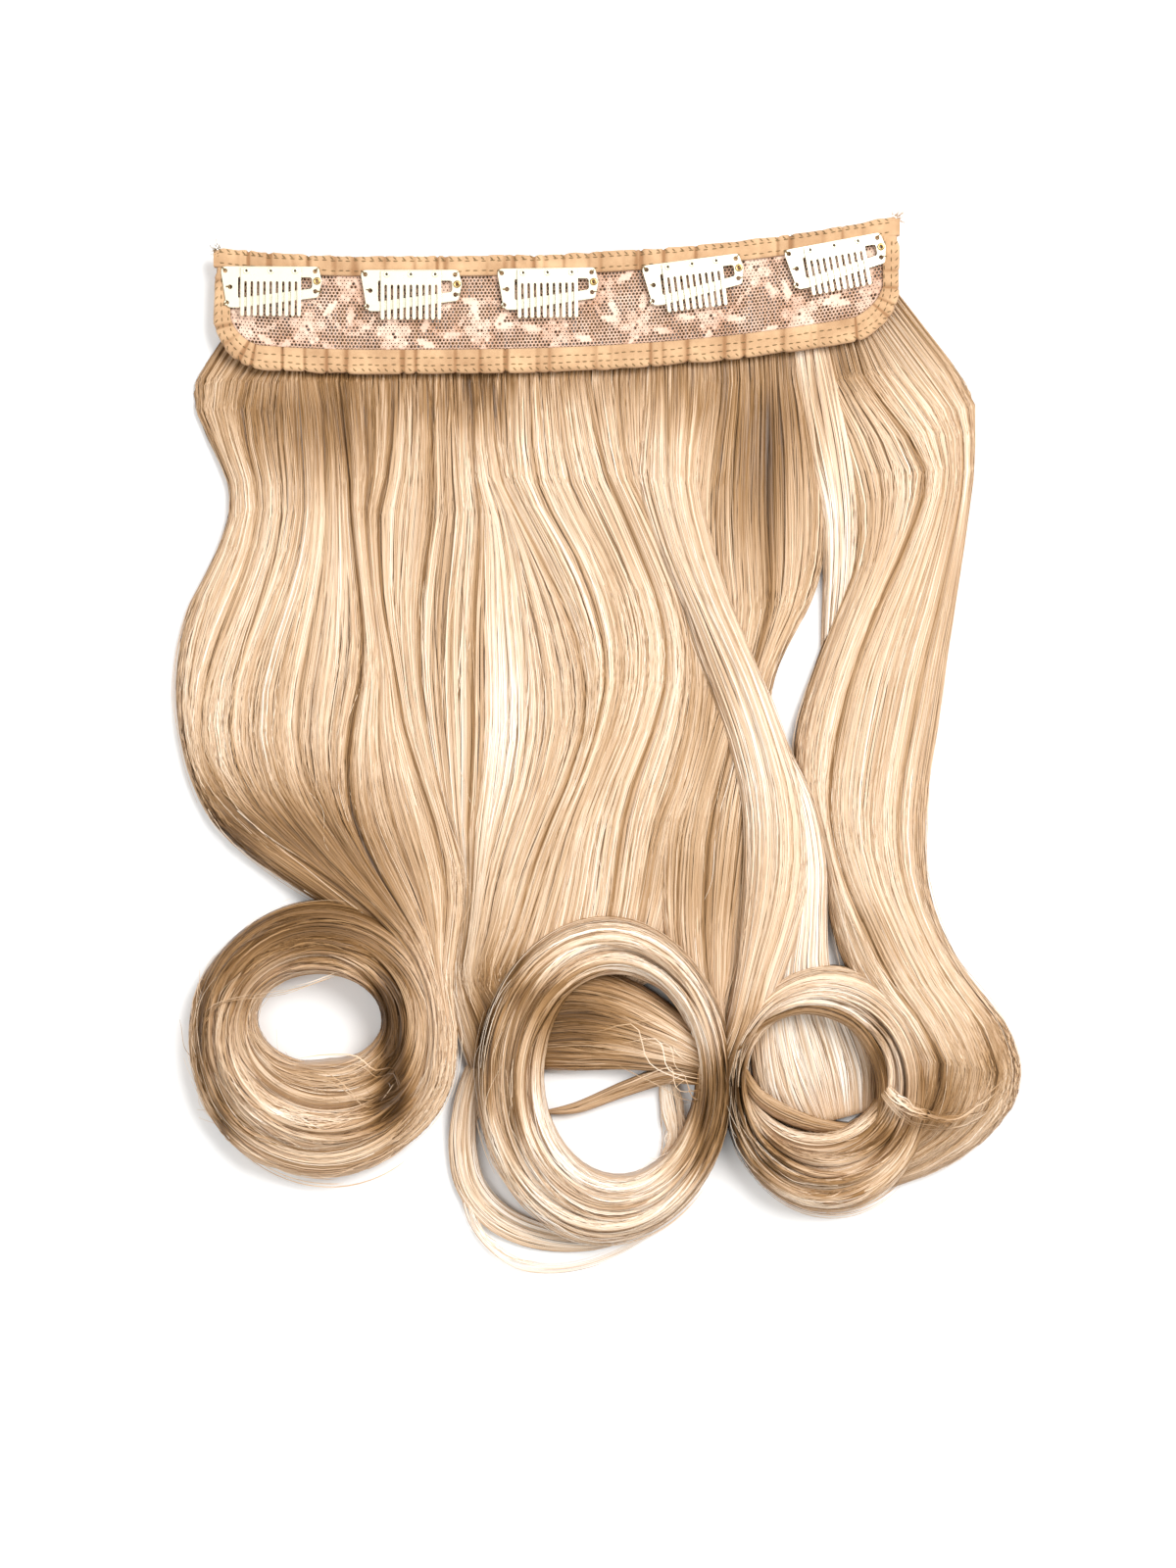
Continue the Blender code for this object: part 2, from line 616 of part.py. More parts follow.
def make_eyelet_mesh(cutters):
    """A turned eyelet: its head lies on the plate and its barrel goes down through it."""
    head = CLIP_PLATE_THICKNESS + PIECE_GAP
    profile = [
        (EYELET_BARREL_RADIUS, head),
        (EYELET_BARREL_RADIUS, 0.0),
        (EYELET_BORE_RADIUS, 0.0),
        (EYELET_BORE_RADIUS, head + EYELET_HEAD_HEIGHT / 2),
        ((EYELET_BORE_RADIUS + EYELET_RADIUS) / 2, head + EYELET_HEAD_HEIGHT),
        (EYELET_RADIUS, head + EYELET_HEAD_HEIGHT / 3),
        (EYELET_RADIUS, head),
    ]
    mesh = bpy.data.meshes.new("eyelet")
    edges = [(i, (i + 1) % len(profile)) for i in range(len(profile))]
    mesh.from_pydata([(r, 0, z) for r, z in profile], edges, [])
    thing = add_object("eyelet_blank", mesh, cutters)
    screw = thing.modifiers.new("turn", "SCREW")
    screw.steps = screw.render_steps = ROUND_SIDES
    screw.use_merge_vertices = True
    screw.merge_threshold = WELD_DISTANCE
    turned = baked(thing)
    bpy.data.objects.remove(thing)
    work = bmesh.new()
    work.from_mesh(turned)
    bmesh.ops.recalc_face_normals(work, faces=work.faces)
    work.to_mesh(turned)
    work.free()
    return turned


def make_clips(collection, cutters, steel, brass):
    """Each clip hangs from an empty at the middle of its plate, and its comb from another on its hinge line."""
    plate, comb, eyelet = make_plate_mesh(cutters), make_comb_mesh(cutters), make_eyelet_mesh(cutters)
    for mesh, material in ((plate, steel), (comb, steel), (eyelet, brass)):
        mesh.materials.clear()
        mesh.materials.append(material)
    for number, row in enumerate(CLIPS, 1):
        x = (row["along"] - 0.5) * BAND_LENGTH
        drop = BAND_HEIGHT / 2 - TOP_BINDING_WIDTH + CLIP_OVER_BINDING - CLIP_HEIGHT / 2
        seat = add_object(f"clip_{number}_seat", None, collection)
        seat.location = (x, band_rise(x) + drop, PLATE_LEVEL)
        seat.rotation_euler.z = band_slope(x) + math.radians(row["turn"])
        add_object(f"clip_{number}_plate", plate, collection, parent=seat)
        add_object(f"clip_{number}_eyelet", eyelet, collection, parent=seat).location = (*eyelet_place(), 0)
        hinge = add_object(f"clip_{number}_hinge", None, collection, parent=seat)
        hinge.location = (
            COMB_INSET - CLIP_LENGTH / 2,
            CLIP_HEIGHT / 2 - COMB_TOP_INSET,
            COMB_LEVEL - PLATE_LEVEL,
        )
        add_object(f"clip_{number}_comb", comb, collection, parent=hinge)


def spline_value(values, t):
    """A Catmull-Rom curve through the values, t from 0 to one less than their number."""
    last = len(values) - 1
    i = min(int(t), last - 1)
    f = t - i
    a, b, c, d = (values[max(0, min(last, k))] for k in (i - 1, i, i + 1, i + 2))
    return 0.5 * (2 * b + (c - a) * f + (2 * a - 5 * b + 4 * c - d) * f**2 + (3 * b - a - 3 * c + d) * f**3)


def arch(middle, side, half, height, base, ridges):
    """A lock's section: flat beneath and domed above, with a shallow groove between each two ridges."""
    steps = SECTION_STEPS if ridges < 2 else max(SECTION_STEPS, 4 * ridges)
    points = []
    for i in range(steps + 1):
        a = math.pi * i / steps
        groove = 1 - GROOVE_SHARE * math.sin(ridges * a) ** 2 if ridges > 1 else 1
        place = middle + side * half * math.cos(a)
        points.append((place.x, place.y, base + height * math.sin(a) ** ARCH_POWER * groove))
    return points


def lock_rings(spec):
    """The sections of a lock along its curved middle line."""
    rows = spec["sections"]
    middles = [Vector((r["across"] * BAND_LENGTH, -r["down"] * HAIR_DROP)) for r in rows]
    length = sum((b - a).length for a, b in zip(middles, middles[1:]))
    count = max(len(rows), round(length / LOCK_SPACING))
    rings = []
    for k in range(count + 1):
        t = (len(rows) - 1) * k / count
        here = spline_value(middles, t)
        before, after = max(t - TANGENT_STEP, 0), min(t + TANGENT_STEP, len(rows) - 1)
        ahead = spline_value(middles, after) - spline_value(middles, before)
        side = Vector((-ahead.y, ahead.x)).normalized()
        i = min(int(t), len(rows) - 2)
        half = spline_value([r["half"] for r in rows], t) * BAND_LENGTH
        low, high = rows[i]["high"], rows[i + 1]["high"]
        height = spec["height"] * LOCK_HEIGHT * (low + (high - low) * (t - i))
        rings.append(arch(here, side, half, height, spec["lift"] * PIECE_GAP, spec["ridges"]))
    return rings


def curl_rings(spec):
    """The sections of a curl, from its outer turn to its tip."""
    middle = Vector((spec["across"] * BAND_LENGTH, -spec["down"] * HAIR_DROP))
    radii = Vector((spec["radius_x"] * BAND_LENGTH, spec["radius_y"] * HAIR_DROP))
    half, high = spec["half"] * BAND_LENGTH, spec["high"] * CURL_HEIGHT
    sweep = 360 * spec["turns"]
    count = round(sweep / CURL_STEP_DEGREES)
    rings = []
    for k in range(count + 1):
        share = k / count
        a = math.radians(spec["start"] - sweep * share)
        close = 1 - (1 - spec["tight"]) * share
        outward = Vector((math.cos(a), math.sin(a)))
        here = middle + radii * outward * close
        thin = 1 - (1 - spec["tip"]) * share
        lead = min(1, CURL_LEAD_SHARE + (1 - CURL_LEAD_SHARE) * sweep * share / CURL_LEAD_DEGREES)
        rings.append(arch(here, outward, half * thin, high * thin * lead, 0.0, 1))
    return rings


def make_hair(collection, cutters, material):
    """The locks and curls fused to the weft that is sewn behind the band."""
    outline = band_outline(WEFT_INSET)
    hair = meshed(prism("hair", [outline], 0.0, WEFT_THICKNESS, collection), collection)
    hair.data.materials.append(material)
    shapes = {name: lock_rings(spec) for name, spec in LOCKS.items()}
    shapes["curl_end"] = lock_rings(CURL_END)
    shapes.update({name: curl_rings(spec) for name, spec in CURLS.items()})
    for name, rings in shapes.items():
        tool = ring_loft(name, rings, cutters)
        join(hair, tool, "UNION")
        hair.modifiers[-1].use_self = name in CURLS
    return hair


def main():
    clear_scene()
    parts = new_collection("hair_extension")
    cutters = new_collection("joining_shapes")
    steel = new_material("cream_steel", (0.87, 0.85, 0.74), 0.35, 0.6)
    brass = new_material("brass", (0.62, 0.48, 0.24), 0.30, 1.0)
    lace = new_material("lace", (0.84, 0.62, 0.52), 0.80)
    tape = new_material("tape", (0.83, 0.62, 0.40), 0.60)
    blonde = new_material("blonde_hair", (0.80, 0.66, 0.47), 0.40)
    make_lace(parts, lace)
    make_bindings(parts, tape)
    make_clips(parts, cutters, steel, brass)
    make_hair(parts, cutters, blonde)


main()
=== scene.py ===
"""The finish of a clip-in hair extension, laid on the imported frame.

Strands of hair follow the flow of each lock, the curls are wound bundle by bundle, the lace is a cut net with a
generic floral ground, the tapes are folded and stitched, and the clips are pressed, riveted and lacquered.
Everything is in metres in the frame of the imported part.
"""

import json
import logging
import math
from dataclasses import dataclass
from enum import Enum

import bpy
import numpy as np
from mathutils import Matrix, Vector


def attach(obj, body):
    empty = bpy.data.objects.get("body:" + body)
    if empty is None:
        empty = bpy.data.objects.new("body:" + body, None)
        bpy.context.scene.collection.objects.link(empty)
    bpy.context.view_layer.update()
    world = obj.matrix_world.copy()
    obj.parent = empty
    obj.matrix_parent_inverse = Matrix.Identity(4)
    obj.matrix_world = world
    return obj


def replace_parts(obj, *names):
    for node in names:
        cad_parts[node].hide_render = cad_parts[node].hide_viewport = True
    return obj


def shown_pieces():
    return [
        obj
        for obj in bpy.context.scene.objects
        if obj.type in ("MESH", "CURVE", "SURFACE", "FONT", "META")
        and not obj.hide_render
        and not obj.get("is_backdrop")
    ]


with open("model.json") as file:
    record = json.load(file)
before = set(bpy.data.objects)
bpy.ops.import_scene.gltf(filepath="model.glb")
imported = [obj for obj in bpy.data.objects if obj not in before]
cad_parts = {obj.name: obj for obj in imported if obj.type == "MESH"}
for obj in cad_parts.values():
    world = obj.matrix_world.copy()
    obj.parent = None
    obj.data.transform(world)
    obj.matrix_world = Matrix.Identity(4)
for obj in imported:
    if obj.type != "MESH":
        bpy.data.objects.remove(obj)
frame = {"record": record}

log = logging.getLogger("hair_extension")

Array = np.ndarray
Material = bpy.types.Material
Socket = bpy.types.NodeSocket
Pair = tuple[float, float]
MeshParts = tuple[Array, Array, dict[str, Array]]

MM = 0.001
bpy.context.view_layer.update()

# Where the photograph puts the frame's origin, and how large one of its pixels is on the band
ORIGIN_PX = (568.0, 321.0)
IMAGE_SIZE_PX = (1200.0, 1600.0)
METRES_PER_PX = 0.250 / 700.0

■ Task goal
Print exactly the lines above from the one with "make_bindings(parts, tape)" to the one with "if empty is", including both.

■ Task result
    make_bindings(parts, tape)
    make_clips(parts, cutters, steel, brass)
    make_hair(parts, cutters, blonde)


main()
=== scene.py ===
"""The finish of a clip-in hair extension, laid on the imported frame.

Strands of hair follow the flow of each lock, the curls are wound bundle by bundle, the lace is a cut net with a
generic floral ground, the tapes are folded and stitched, and the clips are pressed, riveted and lacquered.
Everything is in metres in the frame of the imported part.
"""

import json
import logging
import math
from dataclasses import dataclass
from enum import Enum

import bpy
import numpy as np
from mathutils import Matrix, Vector


def attach(obj, body):
    empty = bpy.data.objects.get("body:" + body)
    if empty is None:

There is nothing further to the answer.